Erica Stefanovich teaches a Geographic Information System, or GIS, mapping class at Lankenau, which she said is the only one like it in the state. She said while Saul’s focus is similar to Lankenau’s, it is not the same — and the agricultural land at Saul would not be conducive to some of the hands-on environmental science projects that students do at Lankenau.

Erica Stefanovich holds a protest sign reading FIX OUR FACILITIES, FUND OUR SCHOOLS, TAKE ACTION NOW
Erica Stefanovich teaches a Geographic Information System, or GIS, mapping class at Lankenau. She says Lankenau should stay at its current campus, rather than merge with the nearby Walter B. Saul High School. (Sophia Schmidt/WHYY)

Braxton noted that Saul is also located on a large tract of land and is an eight-minute drive away from the Schuylkill Center. She said the district expects a seamless transition for Lankenau’s Career and Technical Education program over to Saul and will work to ensure that Lankenau’s distinctive hands-on learning experiences, partnerships, dual enrollment and internship opportunities continue.

“Preserving these signature elements is a priority,” she said.

Barring any “unusual circumstances,” Lankenau’s Career and Technical Education Program should transfer uninterrupted over to Saul after the district notifies the state about the change, Pennsylvania Department of Education spokesperson Erin James said in a statement.

Lankenau students go from ‘survival’ to ‘belonging’

Lankenau parents describe a small, tight-knit community where students are able to form relationships with teachers and school leaders.

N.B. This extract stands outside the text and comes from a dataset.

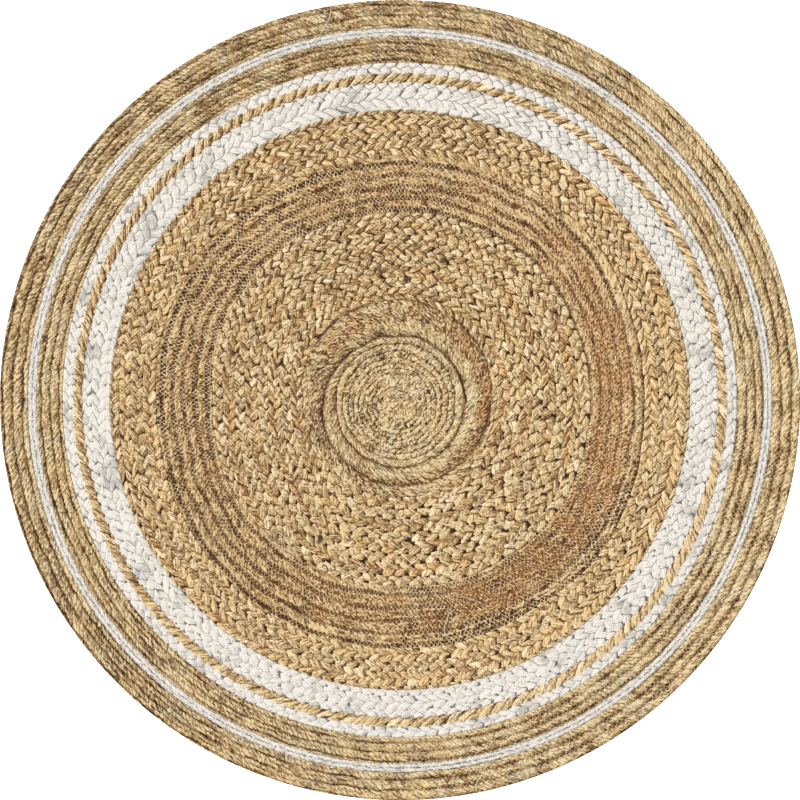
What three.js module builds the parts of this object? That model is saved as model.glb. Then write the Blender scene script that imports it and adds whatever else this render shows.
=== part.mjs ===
// A round vinyl rug: one soft PVC sheet, die-cut to a circle and lying flat.
// Its face is printed and embossed like rows of braided and corded jute with painted white rings.
// Millimetres, +Z up. The origin is the middle of the flat underside.
import * as THREE from "three";

// Driving dimensions
const RUG_DIAMETER = 1200;
const GROOVE_FLOOR = 1.7; // sheet left under the grooves between the rows
const BRAID_RELIEF = 1.3; // crown of a braided row over the groove floor
const CORD_RELIEF = 1.1; // crown of a twisted cord over the groove floor
const CORE_RELIEF = 0.9; // crown of the fine cords in the middle
const RIM_RELIEF = 0.6; // what the die cut leaves of the outermost cord
const FACETS = 64; // straight sides that stand for the circle

const RUG_RADIUS = RUG_DIAMETER / 2;

// Rings of rows from the middle to the rim: where a ring ends, how many rows it has, how high they stand.
const RINGS = [
  { look: "fine cords of the core", outer: 98, rows: 8, relief: CORE_RELIEF },
  { look: "thick cords round the core", outer: 138, rows: 3, relief: CORD_RELIEF },
  { look: "golden and pale braids", outer: 285, rows: 8, relief: BRAID_RELIEF },
  { look: "stitched red-brown cords", outer: 366, rows: 5, relief: CORD_RELIEF },
  { look: "golden and pale braids", outer: 435, rows: 4, relief: BRAID_RELIEF },
  { look: "wide white ring", outer: 476, rows: 2, relief: BRAID_RELIEF },
  { look: "single golden braid", outer: 490, rows: 1, relief: BRAID_RELIEF },
  { look: "narrow white ring", outer: 505, rows: 1, relief: BRAID_RELIEF },
  { look: "natural cords", outer: 545, rows: 3, relief: CORD_RELIEF },
  { look: "thin white ring", outer: 558, rows: 1, relief: CORD_RELIEF },
  { look: "cords out to the rim", outer: RUG_RADIUS, rows: 4, relief: CORD_RELIEF },
];

const JUTE_TAN = 0xb99d78;

// The face in section, from the middle to the rim: a crown and a groove for each row.
function facePoints() {
  const points = [new THREE.Vector2(0, GROOVE_FLOOR + CORE_RELIEF)];
  let inner = 0;
  for (const ring of RINGS) {
    const pitch = (ring.outer - inner) / ring.rows;
    for (let row = 0; row < ring.rows; row += 1) {
      const start = inner + row * pitch;
      points.push(new THREE.Vector2(start + pitch / 2, GROOVE_FLOOR + ring.relief));
      points.push(new THREE.Vector2(start + pitch, GROOVE_FLOOR));
    }
    inner = ring.outer;
  }
  const rim = points[points.length - 1];
  rim.y = GROOVE_FLOOR + RIM_RELIEF;
  return points;
}

// The whole section: out along the underside, up the cut rim, and back over the rows to the middle.
function sheetSection() {
  const underside = [new THREE.Vector2(0, 0), new THREE.Vector2(RUG_RADIUS, 0)];
  return [...underside, ...facePoints().reverse()];
}

function vinylSheet() {
  const geometry = new THREE.LatheGeometry(sheetSection(), FACETS);
  geometry.rotateX(Math.PI / 2);
  const material = new THREE.MeshStandardMaterial({
    color: JUTE_TAN,
    roughness: 0.6,
    metalness: 0,
    flatShading: true,
  });
  const sheet = new THREE.Mesh(geometry, material);
  sheet.name = "vinyl_sheet";
  return sheet;
}

const rug = new THREE.Group();
rug.name = "round_vinyl_rug";
rug.add(vinylSheet());

export default rug;
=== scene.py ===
"""Looks of the round vinyl rug: one flat sheet, printed and embossed like braided and corded jute.

Lengths are in millimetres. Bearings are in degrees, anticlockwise from the right.
"""

import bpy
import numpy as np
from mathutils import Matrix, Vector


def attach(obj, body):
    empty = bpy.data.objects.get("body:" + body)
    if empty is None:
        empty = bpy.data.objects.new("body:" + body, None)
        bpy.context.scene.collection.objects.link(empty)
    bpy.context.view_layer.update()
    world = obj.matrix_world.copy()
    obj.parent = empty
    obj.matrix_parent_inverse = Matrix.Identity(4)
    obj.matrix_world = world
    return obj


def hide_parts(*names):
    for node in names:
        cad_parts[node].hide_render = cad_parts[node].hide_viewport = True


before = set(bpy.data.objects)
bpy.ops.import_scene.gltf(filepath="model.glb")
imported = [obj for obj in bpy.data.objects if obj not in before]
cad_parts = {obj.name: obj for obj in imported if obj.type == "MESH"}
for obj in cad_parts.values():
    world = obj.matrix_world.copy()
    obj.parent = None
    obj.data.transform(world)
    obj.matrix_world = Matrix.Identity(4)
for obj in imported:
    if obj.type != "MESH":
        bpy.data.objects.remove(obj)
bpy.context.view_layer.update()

MM = 0.001
TURN = 2 * np.pi

# The sheet
RUG_RADIUS = 600.0
FOAM_TOP = 1.6  # top of the foam back
FACE_LOW = 1.5  # the printed face reaches down into the foam
GROOVE_FLOOR = 1.7
BRAID_RELIEF = 1.3
CORD_RELIEF = 1.15
CORE_RELIEF = 1.0
GAP_HEIGHT = 0.08  # between a braid's strands, as a share of its relief
PAINT_FILL = 0.4  # share of the relief that the white paint fills
RINGS = 384  # rings of the face's mesh, each with six more corners than the one inside it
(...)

“The principal knows every student by name and every parent by name,” said Andrea Hester, whose son, Jesse Hall, is a junior at Lankenau. “They don’t have to wait in line to talk to a teacher. Everyone is extremely accessible to all of them.”

Sa’Niyah Bailey, a ninth-grade student, said during Wednesday’s press conference that she did not feel safe at the charter school she previously attended.

“Here at Lankenau, I’ve moved from a place of survival to a place of belonging,” Bailey said. “It’s much calmer and safer. Can you imagine if you fully funded schools like Lankenau, instead of closing and merging schools that seem alike?”

Sa’Niyah Bailey smiles
Ninth grader Sa’Niyah Bailey described Lankenau as calm and safe. She said coming to Lankenau has meant moving from a place of survival to belonging. (Sophia Schmidt/WHYY)

Sophomore Alana Rothman said after transferring to Lankenau, she quickly contributed to an exhibit at the Philadelphia Flower Show, participated in a research project on freshwater mussels and water quality, and joined an herbal tea club.

“I was so confused,” she said. “I’m like, ‘Why are they letting high school kids do this, like, college work?’”

Rothman said if Lankenau closes her senior year of high school, she does not want to attend another school.

“Everything around us is concrete,” she said. “And Lankenau, it’s not concrete there. There’s nature around you, and it’s just like calming.”

Alana Rothman holds a protest sign reading SAVE LANK Kids deserve GREEN spaces
Tenth grader Alana Rothman said if Lankenau closed during her senior year, she would not want to go to a different school. (Sophia Schmidt/WHYY)

Junior Messiah Stokes urged the adults in the room to advocate for more funding to invest in schools like Lankenau.

“Closing schools is not the solution,” he said.

Facilities planning town hall scheduled for March 12

Dawson urged students, parents and teachers to attend a town hall about the facilities plan hosted by the school board on March 12.

“No final decision has been made on any closures,” Dawson said. “[I] encourage our parents and students really, really to advocate for their schools. The board, the superintendent, wants to hear from all of our community.”